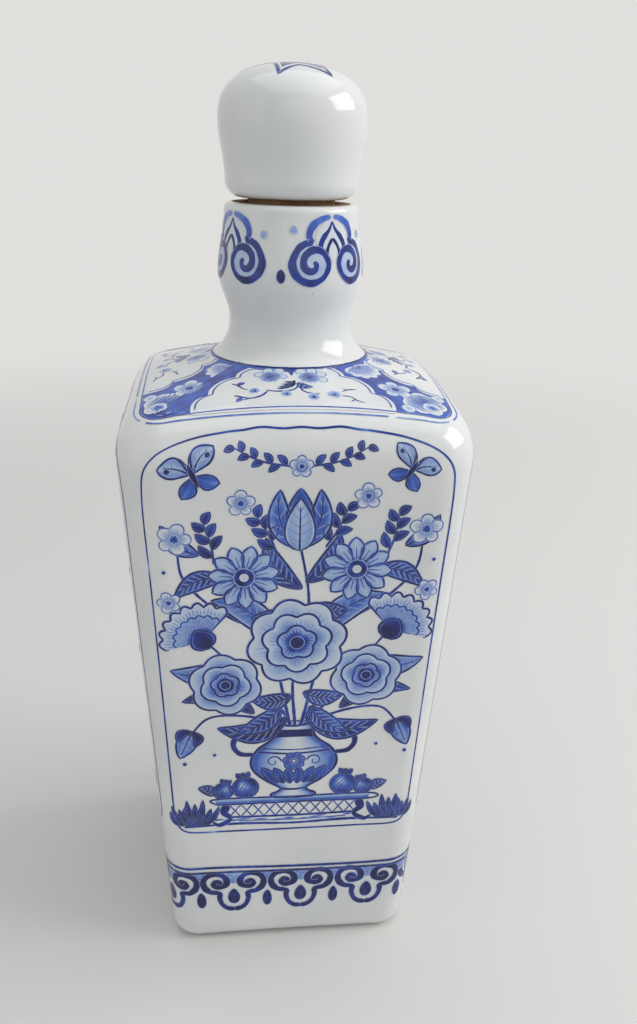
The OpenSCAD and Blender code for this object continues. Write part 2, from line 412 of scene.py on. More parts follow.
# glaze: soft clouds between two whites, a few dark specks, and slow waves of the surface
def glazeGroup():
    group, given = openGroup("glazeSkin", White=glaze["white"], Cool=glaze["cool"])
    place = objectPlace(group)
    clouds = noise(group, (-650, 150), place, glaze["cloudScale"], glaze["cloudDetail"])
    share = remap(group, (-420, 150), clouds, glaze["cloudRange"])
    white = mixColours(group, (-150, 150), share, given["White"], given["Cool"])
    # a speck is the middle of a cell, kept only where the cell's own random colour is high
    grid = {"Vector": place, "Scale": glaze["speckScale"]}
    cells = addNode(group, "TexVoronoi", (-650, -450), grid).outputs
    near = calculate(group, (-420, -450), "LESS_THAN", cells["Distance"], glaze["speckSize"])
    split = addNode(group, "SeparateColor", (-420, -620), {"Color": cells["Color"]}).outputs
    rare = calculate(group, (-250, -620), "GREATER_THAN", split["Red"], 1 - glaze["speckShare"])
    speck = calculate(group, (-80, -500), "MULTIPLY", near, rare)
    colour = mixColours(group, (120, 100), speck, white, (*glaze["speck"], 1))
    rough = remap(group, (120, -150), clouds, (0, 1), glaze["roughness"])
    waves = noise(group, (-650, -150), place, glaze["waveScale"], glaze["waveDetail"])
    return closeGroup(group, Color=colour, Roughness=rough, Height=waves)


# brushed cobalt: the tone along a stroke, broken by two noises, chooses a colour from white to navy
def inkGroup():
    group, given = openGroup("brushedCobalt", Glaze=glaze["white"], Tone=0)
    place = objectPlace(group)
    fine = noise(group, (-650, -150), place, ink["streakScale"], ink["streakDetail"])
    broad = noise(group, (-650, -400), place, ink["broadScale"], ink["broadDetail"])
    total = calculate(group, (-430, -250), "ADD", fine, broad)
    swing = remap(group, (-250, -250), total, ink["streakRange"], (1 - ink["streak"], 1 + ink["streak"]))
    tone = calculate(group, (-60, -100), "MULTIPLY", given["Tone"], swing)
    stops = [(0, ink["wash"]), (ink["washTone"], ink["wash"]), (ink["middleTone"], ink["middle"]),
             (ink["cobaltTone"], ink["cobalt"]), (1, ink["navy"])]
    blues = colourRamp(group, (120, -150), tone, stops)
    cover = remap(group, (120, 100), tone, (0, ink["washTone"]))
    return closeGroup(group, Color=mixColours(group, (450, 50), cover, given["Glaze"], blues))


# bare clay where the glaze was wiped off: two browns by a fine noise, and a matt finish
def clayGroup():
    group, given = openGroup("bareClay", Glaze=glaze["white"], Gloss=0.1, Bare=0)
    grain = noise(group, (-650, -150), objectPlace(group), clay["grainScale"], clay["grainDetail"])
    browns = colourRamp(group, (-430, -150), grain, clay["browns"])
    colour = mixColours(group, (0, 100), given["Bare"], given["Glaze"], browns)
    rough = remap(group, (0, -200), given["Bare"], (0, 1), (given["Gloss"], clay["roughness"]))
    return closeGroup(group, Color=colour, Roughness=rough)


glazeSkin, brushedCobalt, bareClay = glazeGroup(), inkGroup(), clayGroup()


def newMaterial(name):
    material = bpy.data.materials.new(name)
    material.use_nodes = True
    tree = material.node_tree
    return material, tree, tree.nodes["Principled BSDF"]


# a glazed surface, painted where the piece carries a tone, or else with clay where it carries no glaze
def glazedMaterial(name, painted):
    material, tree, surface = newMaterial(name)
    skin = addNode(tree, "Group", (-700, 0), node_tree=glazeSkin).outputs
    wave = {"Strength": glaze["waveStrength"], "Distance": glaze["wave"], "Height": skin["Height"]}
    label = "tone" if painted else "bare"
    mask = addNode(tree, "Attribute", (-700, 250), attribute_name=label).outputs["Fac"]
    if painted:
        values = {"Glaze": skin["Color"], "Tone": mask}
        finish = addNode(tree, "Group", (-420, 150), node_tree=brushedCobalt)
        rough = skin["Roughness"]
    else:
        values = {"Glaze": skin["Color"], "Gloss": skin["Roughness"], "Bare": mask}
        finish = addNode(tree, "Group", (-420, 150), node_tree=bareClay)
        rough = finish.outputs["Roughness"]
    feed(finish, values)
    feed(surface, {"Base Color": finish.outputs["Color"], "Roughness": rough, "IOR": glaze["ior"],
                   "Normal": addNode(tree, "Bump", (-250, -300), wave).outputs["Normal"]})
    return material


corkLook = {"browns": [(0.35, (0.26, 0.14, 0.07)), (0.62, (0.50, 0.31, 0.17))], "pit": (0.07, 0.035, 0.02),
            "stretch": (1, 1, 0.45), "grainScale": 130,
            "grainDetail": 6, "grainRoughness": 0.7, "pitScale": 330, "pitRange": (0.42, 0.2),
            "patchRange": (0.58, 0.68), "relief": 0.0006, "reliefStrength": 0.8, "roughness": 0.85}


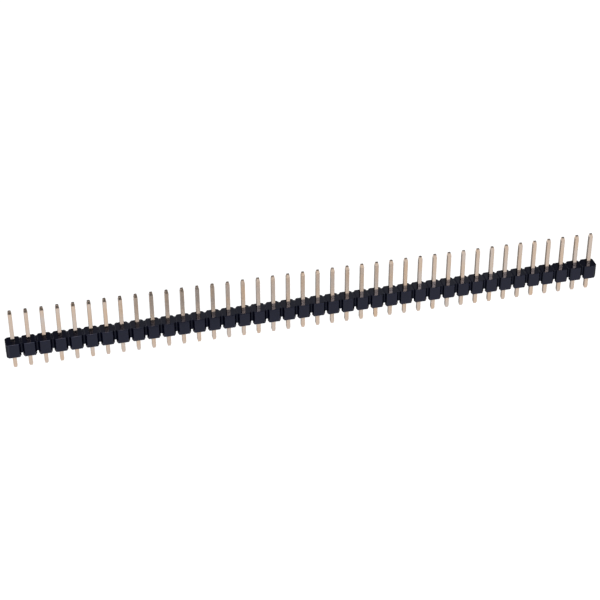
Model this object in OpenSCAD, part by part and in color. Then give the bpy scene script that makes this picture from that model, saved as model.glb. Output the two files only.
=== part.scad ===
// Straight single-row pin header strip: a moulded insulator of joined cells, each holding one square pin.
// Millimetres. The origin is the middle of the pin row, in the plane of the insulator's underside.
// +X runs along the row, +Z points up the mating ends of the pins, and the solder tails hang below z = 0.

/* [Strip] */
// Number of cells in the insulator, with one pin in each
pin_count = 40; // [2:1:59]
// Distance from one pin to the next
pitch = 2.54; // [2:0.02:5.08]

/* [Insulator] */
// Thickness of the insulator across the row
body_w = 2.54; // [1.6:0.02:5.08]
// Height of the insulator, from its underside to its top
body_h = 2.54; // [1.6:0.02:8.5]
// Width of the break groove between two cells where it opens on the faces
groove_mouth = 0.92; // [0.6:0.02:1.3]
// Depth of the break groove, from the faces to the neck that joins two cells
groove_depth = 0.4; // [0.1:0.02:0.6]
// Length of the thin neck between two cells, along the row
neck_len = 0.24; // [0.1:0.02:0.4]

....

## SHORT TASK:
Return the entries above unchanged, starting at the first line and stopping after the line with "Color=colour, Roughness=rough, Height=waves)".

## SOLUTION TO THIS TASK:
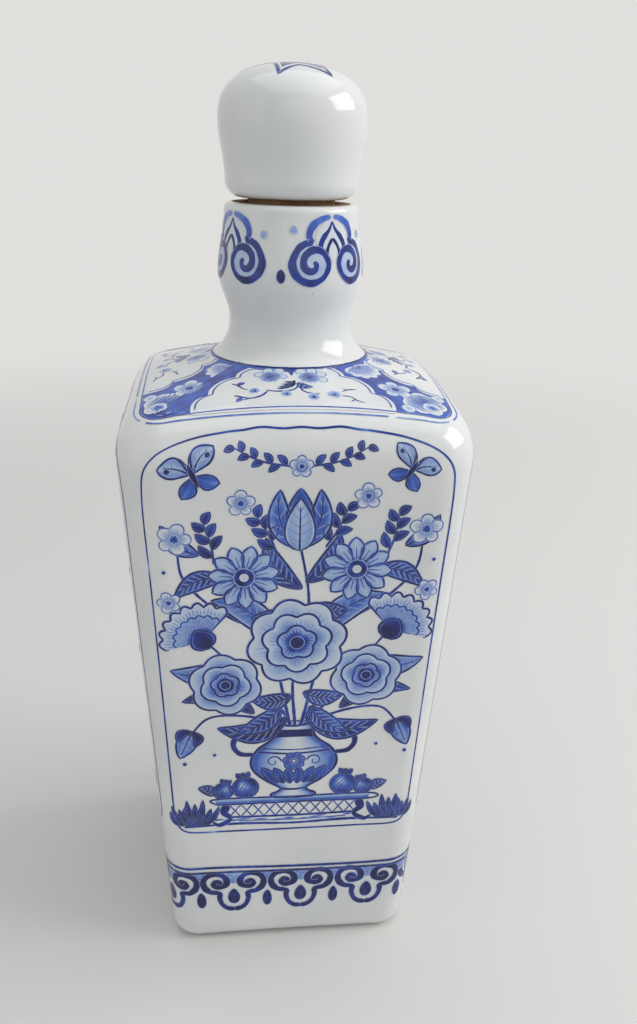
The OpenSCAD and Blender code for this object continues. Write part 2, from line 412 of scene.py on. More parts follow.
# glaze: soft clouds between two whites, a few dark specks, and slow waves of the surface
def glazeGroup():
    group, given = openGroup("glazeSkin", White=glaze["white"], Cool=glaze["cool"])
    place = objectPlace(group)
    clouds = noise(group, (-650, 150), place, glaze["cloudScale"], glaze["cloudDetail"])
    share = remap(group, (-420, 150), clouds, glaze["cloudRange"])
    white = mixColours(group, (-150, 150), share, given["White"], given["Cool"])
    # a speck is the middle of a cell, kept only where the cell's own random colour is high
    grid = {"Vector": place, "Scale": glaze["speckScale"]}
    cells = addNode(group, "TexVoronoi", (-650, -450), grid).outputs
    near = calculate(group, (-420, -450), "LESS_THAN", cells["Distance"], glaze["speckSize"])
    split = addNode(group, "SeparateColor", (-420, -620), {"Color": cells["Color"]}).outputs
    rare = calculate(group, (-250, -620), "GREATER_THAN", split["Red"], 1 - glaze["speckShare"])
    speck = calculate(group, (-80, -500), "MULTIPLY", near, rare)
    colour = mixColours(group, (120, 100), speck, white, (*glaze["speck"], 1))
    rough = remap(group, (120, -150), clouds, (0, 1), glaze["roughness"])
    waves = noise(group, (-650, -150), place, glaze["waveScale"], glaze["waveDetail"])
    return closeGroup(group, Color=colour, Roughness=rough, Height=waves)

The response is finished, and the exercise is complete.